----- Data listing -----

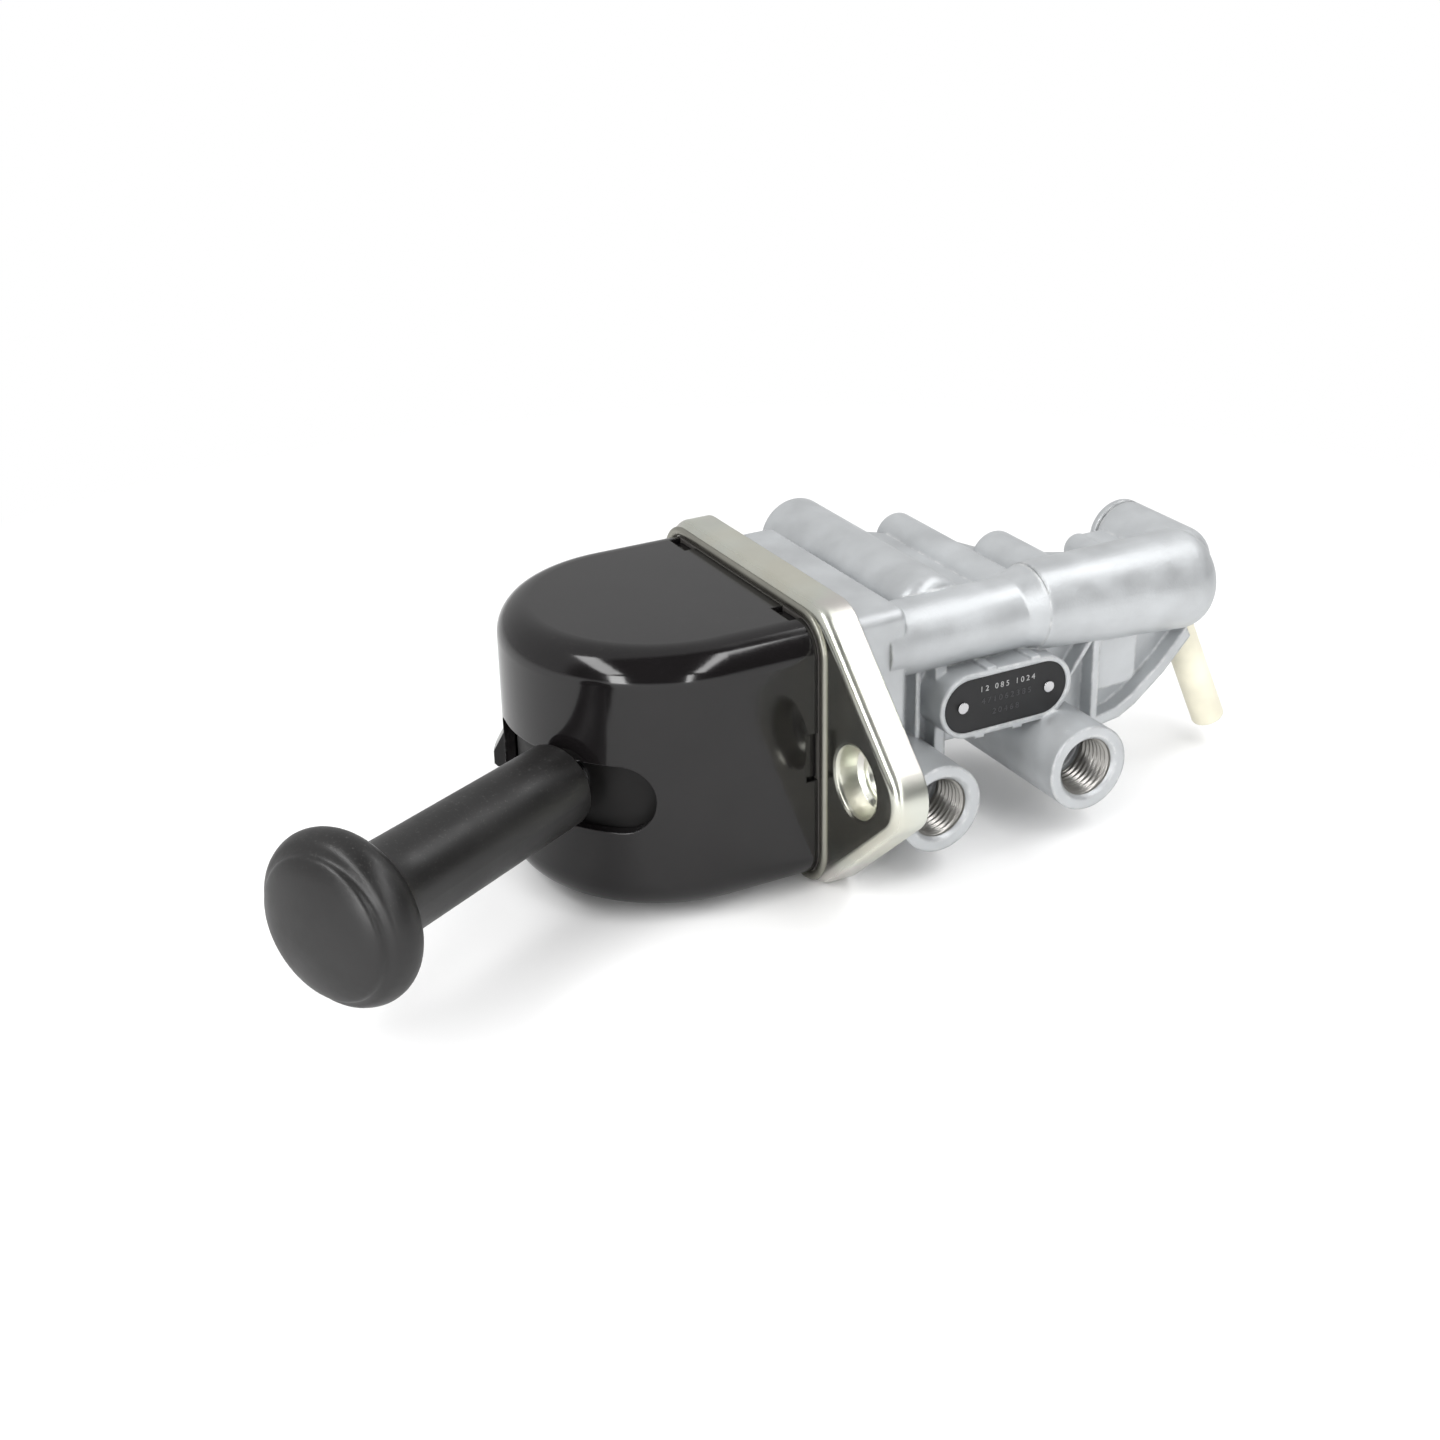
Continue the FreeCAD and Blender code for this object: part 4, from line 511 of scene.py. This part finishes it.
def stage_world():
    """White surroundings for the camera; in reflections, dark on its own side and bright beyond the part."""
    world = bpy.data.worlds.new("studio")
    bpy.context.scene.world = world
    world.use_nodes = True
    world.node_tree.nodes.clear()
    n = Nodes(world.node_tree)
    path = n.add("ShaderNodeLightPath")
    where = n.add("ShaderNodeTexCoord").outputs["Generated"]
    beyond = n.part_of(where, "Y")
    lean = n.math("ADD", beyond, n.part_of(where, "Z"))
    strengths = (n.span(lean, *SOFT_CHANGE, SOFT_FRONT, SOFT_BACK),
                 n.span(beyond, *SIDE_CHANGE, DARK_SIDE, BRIGHT_SIDE),
                 1.0)
    soft, mirrored, seen = (n.add("ShaderNodeBackground", {"Color": WHITE, "Strength": strength})
                            for strength in strengths)
    lit = n.mix_shaders(path.outputs["Is Glossy Ray"], soft, mirrored)
    last = n.mix_shaders(path.outputs["Is Camera Ray"], lit, seen)
    n.add("ShaderNodeOutputWorld", {0: last.outputs[0]})


def toward(azimuth, elevation, distance):
    """Point at the distance from the origin in the direction of the azimuth and elevation."""
    a, e = math.radians(azimuth), math.radians(elevation)
    return Vector((math.cos(e) * math.cos(a), math.cos(e) * math.sin(a), math.sin(e))) * distance


def placed(obj, across, along, back, middle):
    """Puts the object at the middle with its own X, Y and Z along the three directions."""
    rows = [[across[i], along[i], back[i], middle[i]] for i in range(3)]
    obj.matrix_world = Matrix(rows + [[0, 0, 0, 1]])


def stage_light(name, low, high, distance, width, power):
    """Soft box that runs from one direction to another and faces the part.

    The camera itself doesn't see it.
    """
    foot, head = toward(*low, distance), toward(*high, distance)
    data = bpy.data.lights.new(name, "AREA")
    data.shape = "RECTANGLE"
    data.size, data.size_y = width, (head - foot).length
    data.energy = power
    obj = bpy.data.objects.new(name, data)
    bpy.context.collection.objects.link(obj)
    obj.visible_camera = False
    middle = (foot + head) / 2
    back = middle.normalized()
    along = (head - foot - back * (head - foot).dot(back)).normalized()
    placed(obj, along.cross(back), along, back, middle)
    return obj


def stage_camera():
    """Camera at the measured place of the reference view."""
    data = bpy.data.cameras.new("camera")
    data.sensor_width = CAMERA_SENSOR
    data.lens = CAMERA_LENS
    data.clip_start, data.clip_end = 0.01, 50
    obj = bpy.data.objects.new("camera", data)
    bpy.context.collection.objects.link(obj)
    forward = Vector(CAMERA_FORWARD).normalized()
    right = forward.cross(Vector(CAMERA_UP)).normalized()
    placed(obj, right, right.cross(forward), -forward, Vector(CAMERA_PLACE) * MM)
    bpy.context.scene.camera = obj


make_materials()
paint_nodes()
plate_collar()
for number, centre in enumerate(PORT_CENTRES, 1):
    port_thread(number, centre)
for number, row in enumerate(DIGIT_ROWS, 1):
    printed_row(f"label_digits_{number}", *row)

stage_floor()
stage_world()
for box in SOFT_BOXES:
    stage_light(*box)
stage_camera()

bpy.context.scene.view_settings.view_transform = "Standard"
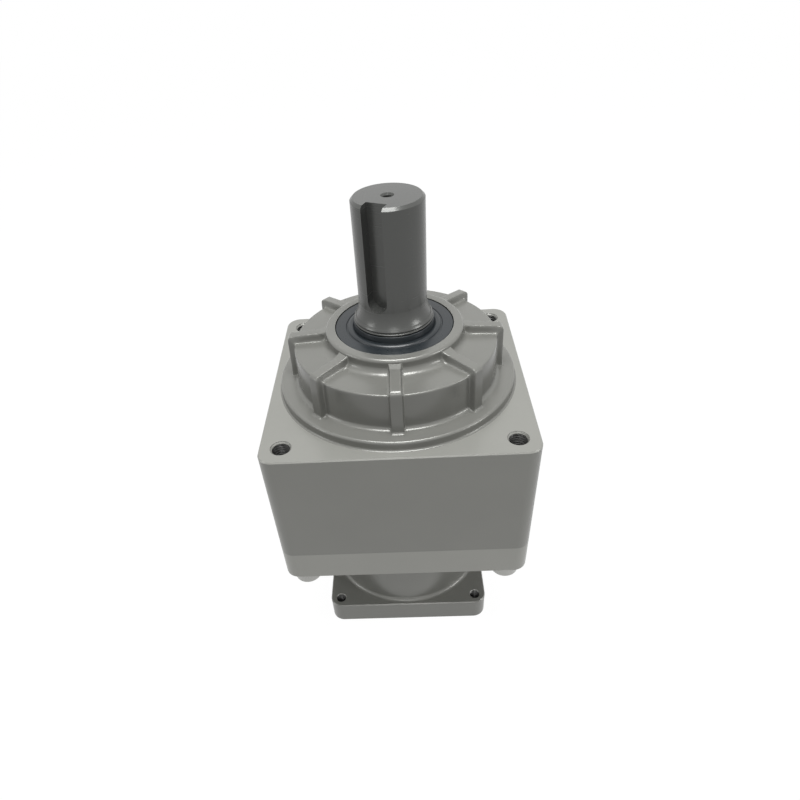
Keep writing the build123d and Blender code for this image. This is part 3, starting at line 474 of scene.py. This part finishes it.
def make_collar():
    """The shaft's collar above the seal: two round beads that catch the light, the lower one wider."""
    foot = 229.42
    lower_bead = [(22.4, foot), (23.75, foot), (23.75, 230.35), (23.1, 230.6)]
    upper_bead = [(23.1, 231.2), (23.5, 231.5), (22.95, 232.5), (22.3, 233.4)]
    edge = rounded_path(lower_bead + upper_bead, [0.5, 0.4, 0.25, 0.25, 0.35, 0.3])
    return turned_piece("shaft_collar", edge, ground_shaft, "output_shaft")


nose = make_nose()
block = make_block()
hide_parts("output_housing")
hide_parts("output_housing")
seal = make_seal()
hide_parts("output_seal")
adapter_piece = make_adapter()
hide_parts("motor_adapter")
for index, (x, y) in enumerate(mounting_holes):
    make_thread(
        f"mounting_thread_{index}", x, y, mounting_crest, mounting_root, mounting_pitch,
        face_level - mounting_depth, face_level - hair, [(face_level, 1)],
    )
    make_hole_edge(
        f"mounting_hole_edge_{index}", x, y, mounting_mouth, mounting_mouth_foot,
        face_level, milled_block,
    )
for index, (x, y) in enumerate(motor_holes):
    make_thread(
        f"motor_thread_{index}", x, y, motor_crest, motor_root, motor_pitch,
        hair, flange_top - hair, [(flange_top, 1), (0, -1)],
    )
    make_hole_edge(
        f"motor_hole_edge_{index}", x, y, motor_mouth, motor_mouth_foot,
        flange_top, turned_adapter,
    )
make_collar()

# Floor, background, lamps and camera


def make_floor():
    """A wide white floor that glows to the camera and still takes a little of the object's shadow."""
    size = 3.0
    level = -0.0005
    mesh = bpy.data.meshes.new("floor")
    corners = [(-size, -size, level), (size, -size, level), (size, size, level), (-size, size, level)]
    mesh.from_pydata(corners, [], [(0, 1, 2, 3)])
    floor = bpy.data.objects.new("floor", mesh)
    bpy.context.scene.collection.objects.link(floor)
    material, tree_nodes, links = new_material("floor_white")
    shader = tree_nodes["Principled BSDF"]
    shader.inputs["Base Color"].default_value = (0.18, 0.18, 0.18, 1)
    shader.inputs["Roughness"].default_value = 0.9
    mesh.materials.append(material)
    glow = tree_nodes.new("ShaderNodeEmission")
    glow.inputs["Strength"].default_value = 1.16
    share = tree_nodes.new("ShaderNodeMath")
    share.operation = "MULTIPLY"
    share.inputs[1].default_value = 0.85
    links.new(seen_directly(tree_nodes, links), share.inputs[0])
    mix = tree_nodes.new("ShaderNodeMixShader")
    links.new(share.outputs["Value"], mix.inputs["Fac"])
    links.new(shader.outputs["BSDF"], mix.inputs[1])
    links.new(glow.outputs["Emission"], mix.inputs[2])
    links.new(mix.outputs["Shader"], tree_nodes["Material Output"].inputs["Surface"])


def seen_directly(tree_nodes, links):
    """1 for camera, glossy and transmission rays, and 0 for the rest."""
    path = tree_nodes.new("ShaderNodeLightPath")
    first = tree_nodes.new("ShaderNodeMath")
    first.operation = "MAXIMUM"
    links.new(path.outputs["Is Camera Ray"], first.inputs[0])
    links.new(path.outputs["Is Glossy Ray"], first.inputs[1])
    second = tree_nodes.new("ShaderNodeMath")
    second.operation = "MAXIMUM"
    links.new(first.outputs["Value"], second.inputs[0])
    links.new(path.outputs["Is Transmission Ray"], second.inputs[1])
    return second.outputs["Value"]


def make_world():
    """White to the camera and in reflections, softer as a light."""
    world = bpy.data.worlds.new("studio")
    bpy.context.scene.world = world
    world.use_nodes = True
    tree_nodes = world.node_tree.nodes
    links = world.node_tree.links
    strength = tree_nodes.new("ShaderNodeMapRange")
    strength.inputs["To Min"].default_value = 0.14
    strength.inputs["To Max"].default_value = 1.0
    links.new(seen_directly(tree_nodes, links), strength.inputs["Value"])
    background = tree_nodes["Background"]
    background.inputs["Color"].default_value = (1, 1, 1, 1)
    links.new(strength.outputs["Result"], background.inputs["Strength"])


def add_lamp(name, place, target, size, energy):
    """A square area lamp that faces a point."""
    light = bpy.data.lights.new(name, "AREA")
    light.energy = energy
    light.size = size
    lamp = bpy.data.objects.new(name, light)
    lamp.location = place
    lamp.rotation_euler = (Vector(target) - Vector(place)).to_track_quat("-Z", "Y").to_euler()
    bpy.context.scene.collection.objects.link(lamp)


def add_camera():
    """The camera that took the photograph, from a fit to the object's edges."""
    azimuth = radians(4.10)
    elevation = radians(42.21)
    roll = radians(-5.12)
    back = Vector((sin(azimuth) * cos(elevation), -cos(azimuth) * cos(elevation), sin(elevation)))
    right = Vector((cos(azimuth), sin(azimuth), 0))
    up = back.cross(right)
    camera_right = cos(roll) * right + sin(roll) * up
    camera_up = cos(roll) * up - sin(roll) * right
    camera_data = bpy.data.cameras.new("camera")
    camera_data.lens = 27.37
    camera_data.shift_x = 0.0274
    camera_data.shift_y = 0.075
    camera = bpy.data.objects.new("camera", camera_data)
    rotation = Matrix((camera_right, camera_up, back)).transposed()
    camera.matrix_world = Matrix.Translation((0.00637, -0.32725, 0.41125)) @ rotation.to_4x4()
    bpy.context.scene.collection.objects.link(camera)
    bpy.context.scene.camera = camera


make_floor()
make_world()
add_lamp("top_lamp", (0.0, -0.14, 1.3), (0, 0, 0.15), 0.6, 16)
add_lamp("left_lamp", (-1.05, -0.35, 0.55), (0, 0, 0.2), 0.35, 1.5)
add_lamp("right_lamp", (1.05, -0.4, 0.55), (0, 0, 0.2), 0.35, 3.0)
add_lamp("front_lamp", (0.0, -1.15, 0.95), (0, 0, 0.1), 0.4, 2)
add_camera()
bpy.context.scene.view_settings.view_transform = "Standard"
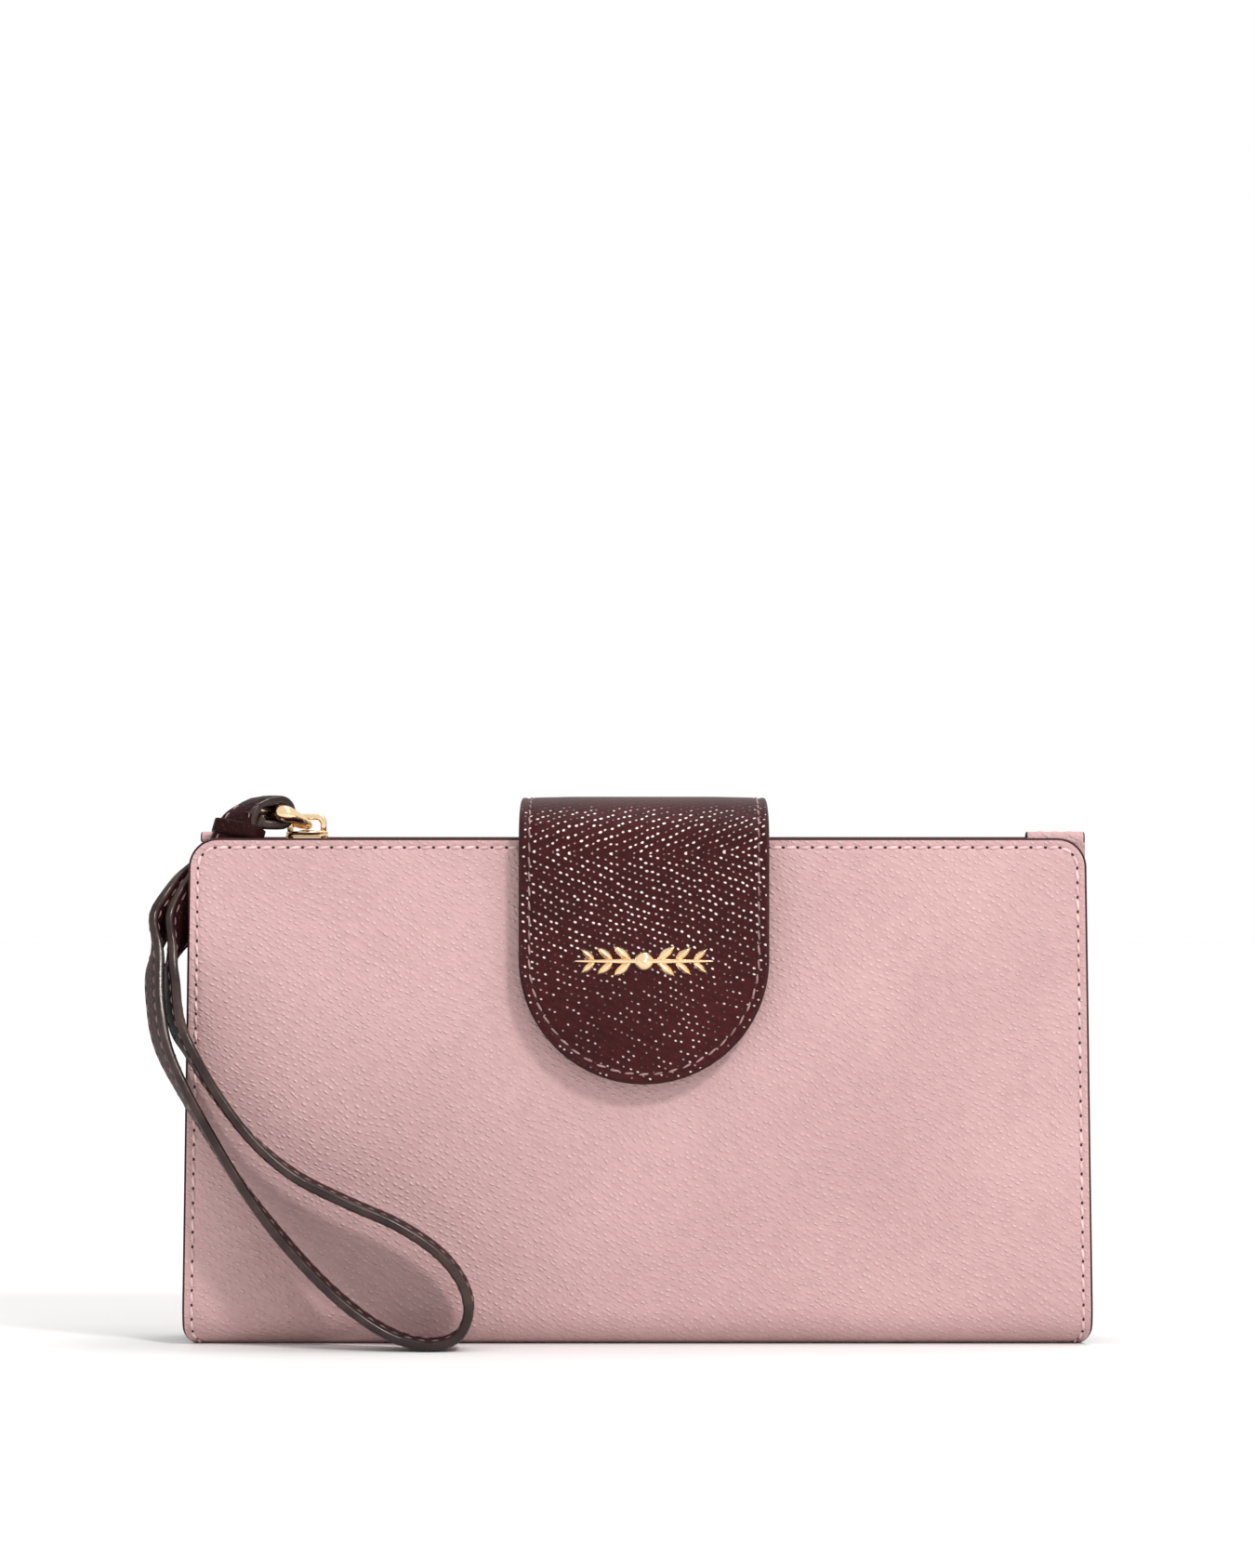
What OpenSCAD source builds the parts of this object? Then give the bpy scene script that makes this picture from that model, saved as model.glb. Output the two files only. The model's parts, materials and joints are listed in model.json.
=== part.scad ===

-----

### [Work to do]
Reproduce verbatim the lines above, from the line with "Keep writing the" through the line with "adapter_piece = make_adapter()".

### [Written solution]
Keep writing the build123d and Blender code for this image. This is part 3, starting at line 474 of scene.py. This part finishes it.
def make_collar():
    """The shaft's collar above the seal: two round beads that catch the light, the lower one wider."""
    foot = 229.42
    lower_bead = [(22.4, foot), (23.75, foot), (23.75, 230.35), (23.1, 230.6)]
    upper_bead = [(23.1, 231.2), (23.5, 231.5), (22.95, 232.5), (22.3, 233.4)]
    edge = rounded_path(lower_bead + upper_bead, [0.5, 0.4, 0.25, 0.25, 0.35, 0.3])
    return turned_piece("shaft_collar", edge, ground_shaft, "output_shaft")


nose = make_nose()
block = make_block()
hide_parts("output_housing")
hide_parts("output_housing")
seal = make_seal()
hide_parts("output_seal")
adapter_piece = make_adapter()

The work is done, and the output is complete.